Announcer lead: Time for Perspectives. Lance Izumi says that lawmakers have made it harder for businesses to prosper in California.

With California’s economy sputtering and tax revenues drying up, state lawmakers should be working overtime to improve the state’s business climate. Unfortunately, a slew of new laws will do exactly the opposite.

For example, earlier this year Gov. Davis signed legislation that increased benefits for workers injured on the job, but which failed to include reforms to reduce fraud and increase efficiency. The new law’s estimated total cost to employers is a whopping two-and-a-half billion dollars. This increase comes on top of years of rising workers comp insurance premiums. Since 1999, employers have seen premium costs rise, on average, by nearly 80 percent. The new law, therefore, could push many struggling businesses into downsizing or calling it quits.

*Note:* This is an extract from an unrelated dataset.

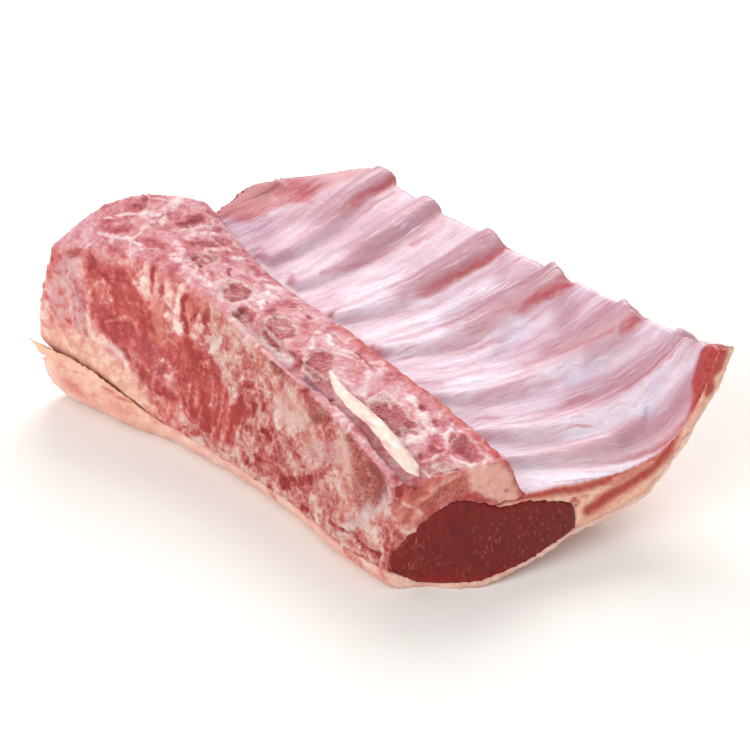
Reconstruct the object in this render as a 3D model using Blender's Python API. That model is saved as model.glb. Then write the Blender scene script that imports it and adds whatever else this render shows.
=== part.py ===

Another new law grants six weeks of partially-paid family leave to workers for reasons such as family sickness or childbirth. While funded by worker rather than employer contributions, many businesses, especially small ones, will be hurt by the sudden loss of workers and the cost of hiring temporary replacements. Bill Nelson, who owns four oil-change shops, says that although most workers won’t abuse the law, it doesn’t take a lot of abuse to “really run up the cost and cause havoc for employers.”

Sacramento has also placed hurdles in front of specific industries. The new law limiting auto emissions prohibits new taxes, fees or driving restrictions. Thus, the burden of reducing emissions falls entirely on car companies, which will have to develop costly new designs and technologies.

Add in last year’s energy crisis and no wonder many business people are fed up. In a recent survey, a large majority of business executives listed California as having the worst business climate in the country. The runners up, New York and Massachusetts, weren’t even close.

With California drowning in red ink, business is the life preserver that can save the state. State leaders, however, have decided to poke their thumbs in their savior’s eye. The result for the rest of us: we may be sunk.